- Died: 1551 Ipswich
- Occupation: merchant
- Years active: 1499-1551
- Known for: wealth,
- Notable work: Tooley Almshouses

= Henry Tooley =

Henry Tooley (d. 1551) was a Suffolk, England merchant. Alive during the Tudor period, by the time of his death he was one of the richest businessmen in the town of Ipswich. He was closely associated with the fellow merchant and Member of Parliament for Ipswich, Robert Daundy. His trade network extended Biscayan ports, the Netherlands and Iceland as well as including much of East Anglia east of line drawn between Chelmsford and Thetford – and the highly populated and industry towns of south Suffolk in particular.

==Early life==

The Ram Inn, illustrated by Edward Pocock in 1889, often cited as the birth place of Tooley

Two locations have been put forward for the origin of his family: Corton, Suffolk or Catton, Norfolk. He was born in the last quarter of the 15th century. Traditional accounts claim he was born in the house which became the Ram Inn. He probably completed an apprenticeship, but there is no mention of him in the records until 1499 when 'Henry Toly' is mentioned occupying some land near the river in Ipswich. His biographer, John Webb, suggests that he worked as a factor with at least one established merchant before engaging in trade on his own account.

==Family life==
Henry had two sisters: Joan (born c 1470) who first married someone about whom little is known. He may have had some connection with Thomas Ufford, one of the bailiffs of Yarmouth in 1510. When she remarried, her husband was Ralph Dene, who himself was three times a bailiff of Yarmouth (1517, 1526 and 1536) and died in 1543. A second sister, Margaret (or Maud), married William Rede of Beccles. In 1541 Rede was assigned the manor and advowson of Beccles, which had previously been in the hands of the Abbey of Bury St Edmunds.

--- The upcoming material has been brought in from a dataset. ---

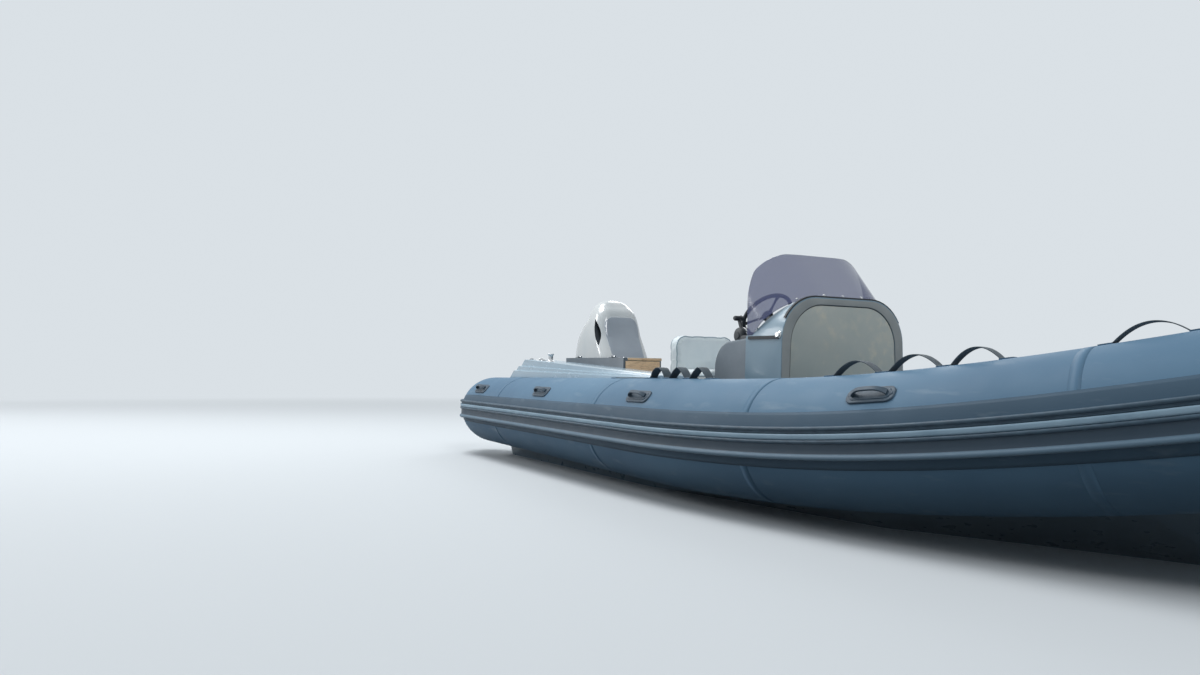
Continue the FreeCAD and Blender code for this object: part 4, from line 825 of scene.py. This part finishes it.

The last Abbot, John Reeve relinquished control in 1539 and then died 1540 before the property was transferred. Their son, also called William, was born in London in 1509 inherited the manor and advowson and married Anne Ferneley. a niece of Edmund Daundy. After William's death in 1552, she married Sir Thomas Gresham, founder of the Royal Exchange in London.

==Legacies==
He left two testaments to his lucrative career as a merchant the Tooley Almshouses and the account books preserved in the Suffolk Record Office.